RECORDED INFORMATION
◆ ◆ ◆ ◆ ◆
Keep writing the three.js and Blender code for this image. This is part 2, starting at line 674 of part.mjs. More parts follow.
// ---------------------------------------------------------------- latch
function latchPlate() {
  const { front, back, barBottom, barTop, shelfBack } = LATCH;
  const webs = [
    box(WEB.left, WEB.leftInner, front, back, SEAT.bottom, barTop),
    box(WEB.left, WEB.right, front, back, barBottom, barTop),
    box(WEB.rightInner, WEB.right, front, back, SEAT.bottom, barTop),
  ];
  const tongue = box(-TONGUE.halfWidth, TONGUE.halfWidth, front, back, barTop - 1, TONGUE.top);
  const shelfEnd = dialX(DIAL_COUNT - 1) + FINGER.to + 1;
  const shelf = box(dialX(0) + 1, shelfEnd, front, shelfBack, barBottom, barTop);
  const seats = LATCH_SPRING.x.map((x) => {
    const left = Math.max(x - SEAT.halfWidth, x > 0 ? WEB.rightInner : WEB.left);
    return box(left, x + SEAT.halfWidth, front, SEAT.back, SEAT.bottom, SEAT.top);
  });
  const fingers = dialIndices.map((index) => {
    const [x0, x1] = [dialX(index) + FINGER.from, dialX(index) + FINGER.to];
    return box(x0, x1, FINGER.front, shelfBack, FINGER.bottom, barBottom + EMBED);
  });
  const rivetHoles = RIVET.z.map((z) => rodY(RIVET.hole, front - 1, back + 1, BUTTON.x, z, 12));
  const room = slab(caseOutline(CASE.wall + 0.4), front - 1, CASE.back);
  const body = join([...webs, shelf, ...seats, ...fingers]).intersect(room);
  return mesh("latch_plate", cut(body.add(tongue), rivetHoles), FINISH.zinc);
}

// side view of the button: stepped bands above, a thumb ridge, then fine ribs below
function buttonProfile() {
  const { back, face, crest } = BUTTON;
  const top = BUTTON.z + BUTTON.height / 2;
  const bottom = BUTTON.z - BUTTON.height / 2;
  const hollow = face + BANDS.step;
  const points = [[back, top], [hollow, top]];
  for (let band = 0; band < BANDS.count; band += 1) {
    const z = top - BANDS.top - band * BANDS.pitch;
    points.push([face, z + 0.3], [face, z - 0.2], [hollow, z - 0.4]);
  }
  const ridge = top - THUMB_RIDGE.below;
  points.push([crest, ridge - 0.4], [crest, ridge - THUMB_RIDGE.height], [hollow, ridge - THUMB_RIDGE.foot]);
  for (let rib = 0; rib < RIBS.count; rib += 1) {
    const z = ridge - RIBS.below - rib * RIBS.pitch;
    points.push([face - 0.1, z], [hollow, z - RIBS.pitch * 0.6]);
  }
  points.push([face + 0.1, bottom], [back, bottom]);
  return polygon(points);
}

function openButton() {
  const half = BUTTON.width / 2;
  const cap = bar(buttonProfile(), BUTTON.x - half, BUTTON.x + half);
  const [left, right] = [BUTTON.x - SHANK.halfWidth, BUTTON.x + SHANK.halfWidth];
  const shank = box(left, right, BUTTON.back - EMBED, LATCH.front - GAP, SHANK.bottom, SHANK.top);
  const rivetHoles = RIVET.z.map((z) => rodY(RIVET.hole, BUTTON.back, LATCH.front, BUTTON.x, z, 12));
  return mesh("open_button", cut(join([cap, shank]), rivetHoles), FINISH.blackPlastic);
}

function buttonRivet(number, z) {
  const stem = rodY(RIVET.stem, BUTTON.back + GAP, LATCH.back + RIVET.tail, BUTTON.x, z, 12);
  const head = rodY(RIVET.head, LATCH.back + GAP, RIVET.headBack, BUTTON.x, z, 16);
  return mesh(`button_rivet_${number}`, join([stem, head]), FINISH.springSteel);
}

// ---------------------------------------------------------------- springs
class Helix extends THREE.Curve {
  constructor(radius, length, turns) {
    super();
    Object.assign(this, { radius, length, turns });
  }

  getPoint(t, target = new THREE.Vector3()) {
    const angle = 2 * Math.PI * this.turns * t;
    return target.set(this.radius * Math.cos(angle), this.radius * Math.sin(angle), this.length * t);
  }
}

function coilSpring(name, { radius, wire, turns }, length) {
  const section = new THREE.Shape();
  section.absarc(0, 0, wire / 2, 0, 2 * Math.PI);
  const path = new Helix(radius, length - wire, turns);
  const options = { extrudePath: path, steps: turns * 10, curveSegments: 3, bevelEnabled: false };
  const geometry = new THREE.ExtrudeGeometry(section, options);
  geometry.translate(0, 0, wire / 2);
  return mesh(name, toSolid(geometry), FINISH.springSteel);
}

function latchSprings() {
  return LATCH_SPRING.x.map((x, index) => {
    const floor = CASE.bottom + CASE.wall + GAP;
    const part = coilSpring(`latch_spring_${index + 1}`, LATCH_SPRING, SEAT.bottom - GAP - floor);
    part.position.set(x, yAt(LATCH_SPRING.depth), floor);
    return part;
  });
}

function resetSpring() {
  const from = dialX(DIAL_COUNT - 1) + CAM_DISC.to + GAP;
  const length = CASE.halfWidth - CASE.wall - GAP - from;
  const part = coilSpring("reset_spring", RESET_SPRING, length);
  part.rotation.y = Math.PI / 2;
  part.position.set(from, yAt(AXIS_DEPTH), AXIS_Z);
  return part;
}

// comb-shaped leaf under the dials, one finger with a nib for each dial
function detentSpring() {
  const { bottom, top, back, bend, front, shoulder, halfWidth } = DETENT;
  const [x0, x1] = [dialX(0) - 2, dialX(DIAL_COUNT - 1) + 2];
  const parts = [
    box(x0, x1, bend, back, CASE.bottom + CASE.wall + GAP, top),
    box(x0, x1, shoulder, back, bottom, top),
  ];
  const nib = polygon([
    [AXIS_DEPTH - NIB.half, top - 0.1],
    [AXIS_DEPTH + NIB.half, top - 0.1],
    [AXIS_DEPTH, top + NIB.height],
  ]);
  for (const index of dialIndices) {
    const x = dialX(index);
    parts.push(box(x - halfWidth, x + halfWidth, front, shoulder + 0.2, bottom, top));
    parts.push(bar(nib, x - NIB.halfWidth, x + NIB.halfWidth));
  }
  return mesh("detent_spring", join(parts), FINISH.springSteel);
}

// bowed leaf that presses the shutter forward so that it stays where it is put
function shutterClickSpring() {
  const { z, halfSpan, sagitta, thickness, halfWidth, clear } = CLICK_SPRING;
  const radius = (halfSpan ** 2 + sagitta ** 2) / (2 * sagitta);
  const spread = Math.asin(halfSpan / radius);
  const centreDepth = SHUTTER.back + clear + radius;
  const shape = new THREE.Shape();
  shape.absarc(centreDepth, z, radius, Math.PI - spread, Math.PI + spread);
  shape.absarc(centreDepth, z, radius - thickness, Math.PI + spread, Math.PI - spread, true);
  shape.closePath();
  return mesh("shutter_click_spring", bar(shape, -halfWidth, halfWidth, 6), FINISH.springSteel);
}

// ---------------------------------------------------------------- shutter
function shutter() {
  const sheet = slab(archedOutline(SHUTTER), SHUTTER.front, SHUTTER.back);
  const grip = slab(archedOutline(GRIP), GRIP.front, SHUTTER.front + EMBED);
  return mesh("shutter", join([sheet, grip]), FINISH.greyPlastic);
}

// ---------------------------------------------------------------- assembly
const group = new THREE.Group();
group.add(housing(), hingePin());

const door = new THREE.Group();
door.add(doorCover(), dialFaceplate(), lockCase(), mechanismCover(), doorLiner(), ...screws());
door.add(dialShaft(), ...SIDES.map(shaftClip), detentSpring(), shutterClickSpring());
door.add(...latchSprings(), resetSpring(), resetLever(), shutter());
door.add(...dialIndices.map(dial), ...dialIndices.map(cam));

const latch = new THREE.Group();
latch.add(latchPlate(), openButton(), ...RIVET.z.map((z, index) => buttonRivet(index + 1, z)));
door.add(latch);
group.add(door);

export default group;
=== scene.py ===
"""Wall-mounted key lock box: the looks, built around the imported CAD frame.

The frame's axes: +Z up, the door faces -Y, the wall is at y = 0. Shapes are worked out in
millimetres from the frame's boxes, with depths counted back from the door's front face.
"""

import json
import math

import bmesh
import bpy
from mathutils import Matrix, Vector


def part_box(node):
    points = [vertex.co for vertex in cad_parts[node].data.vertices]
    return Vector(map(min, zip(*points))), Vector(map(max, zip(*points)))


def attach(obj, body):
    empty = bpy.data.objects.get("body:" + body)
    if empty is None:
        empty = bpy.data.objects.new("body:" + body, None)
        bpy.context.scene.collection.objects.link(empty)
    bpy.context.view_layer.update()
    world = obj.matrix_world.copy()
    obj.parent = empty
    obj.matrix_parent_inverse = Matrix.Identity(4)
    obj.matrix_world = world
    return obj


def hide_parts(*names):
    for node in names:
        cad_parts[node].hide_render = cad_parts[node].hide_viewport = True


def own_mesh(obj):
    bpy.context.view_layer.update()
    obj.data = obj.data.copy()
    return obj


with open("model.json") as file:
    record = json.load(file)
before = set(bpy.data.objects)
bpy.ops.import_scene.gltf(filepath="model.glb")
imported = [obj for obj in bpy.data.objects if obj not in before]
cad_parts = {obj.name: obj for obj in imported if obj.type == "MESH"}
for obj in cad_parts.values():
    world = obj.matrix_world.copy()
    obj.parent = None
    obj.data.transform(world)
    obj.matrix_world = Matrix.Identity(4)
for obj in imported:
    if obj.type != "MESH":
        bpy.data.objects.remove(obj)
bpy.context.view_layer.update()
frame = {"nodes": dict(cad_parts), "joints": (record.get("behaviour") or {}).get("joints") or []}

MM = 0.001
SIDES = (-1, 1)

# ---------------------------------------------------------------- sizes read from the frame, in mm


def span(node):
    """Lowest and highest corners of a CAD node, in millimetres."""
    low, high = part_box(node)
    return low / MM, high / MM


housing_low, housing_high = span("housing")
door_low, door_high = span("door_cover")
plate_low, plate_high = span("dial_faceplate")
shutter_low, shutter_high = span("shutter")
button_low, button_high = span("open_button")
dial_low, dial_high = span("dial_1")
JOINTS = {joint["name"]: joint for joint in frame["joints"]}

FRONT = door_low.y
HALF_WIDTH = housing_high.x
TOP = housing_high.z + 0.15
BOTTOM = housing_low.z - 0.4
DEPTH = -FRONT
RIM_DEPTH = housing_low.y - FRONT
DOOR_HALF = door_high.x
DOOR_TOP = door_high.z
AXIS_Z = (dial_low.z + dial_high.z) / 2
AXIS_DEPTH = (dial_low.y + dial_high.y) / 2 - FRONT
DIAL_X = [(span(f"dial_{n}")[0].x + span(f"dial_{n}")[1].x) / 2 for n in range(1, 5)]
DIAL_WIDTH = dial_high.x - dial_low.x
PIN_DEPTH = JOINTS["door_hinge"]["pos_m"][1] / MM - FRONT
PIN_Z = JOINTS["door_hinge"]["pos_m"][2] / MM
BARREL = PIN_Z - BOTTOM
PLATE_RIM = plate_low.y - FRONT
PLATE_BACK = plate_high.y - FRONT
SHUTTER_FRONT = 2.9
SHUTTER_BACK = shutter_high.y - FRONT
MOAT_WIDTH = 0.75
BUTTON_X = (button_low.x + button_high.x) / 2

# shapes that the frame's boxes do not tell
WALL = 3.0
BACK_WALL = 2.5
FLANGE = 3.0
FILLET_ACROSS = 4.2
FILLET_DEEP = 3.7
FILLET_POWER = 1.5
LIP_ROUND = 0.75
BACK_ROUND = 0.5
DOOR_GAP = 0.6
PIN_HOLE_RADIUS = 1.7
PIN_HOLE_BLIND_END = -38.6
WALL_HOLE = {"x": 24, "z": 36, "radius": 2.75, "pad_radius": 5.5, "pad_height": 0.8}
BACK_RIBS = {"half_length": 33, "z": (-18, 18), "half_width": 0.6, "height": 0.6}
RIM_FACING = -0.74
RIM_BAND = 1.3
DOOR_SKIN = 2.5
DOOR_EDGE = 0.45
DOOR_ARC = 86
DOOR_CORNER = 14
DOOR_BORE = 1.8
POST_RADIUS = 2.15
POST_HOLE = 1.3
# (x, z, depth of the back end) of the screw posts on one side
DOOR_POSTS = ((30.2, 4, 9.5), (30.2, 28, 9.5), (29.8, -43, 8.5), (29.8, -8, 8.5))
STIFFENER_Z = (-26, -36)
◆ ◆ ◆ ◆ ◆
PROBLEM
The lines to be given again exactly are those from the one containing "obj.data.transform(world)" up to and including the one containing "return low / MM, high / MM".

TASK ANSWER
    obj.data.transform(world)
    obj.matrix_world = Matrix.Identity(4)
for obj in imported:
    if obj.type != "MESH":
        bpy.data.objects.remove(obj)
bpy.context.view_layer.update()
frame = {"nodes": dict(cad_parts), "joints": (record.get("behaviour") or {}).get("joints") or []}

MM = 0.001
SIDES = (-1, 1)

# ---------------------------------------------------------------- sizes read from the frame, in mm


def span(node):
    """Lowest and highest corners of a CAD node, in millimetres."""
    low, high = part_box(node)
    return low / MM, high / MM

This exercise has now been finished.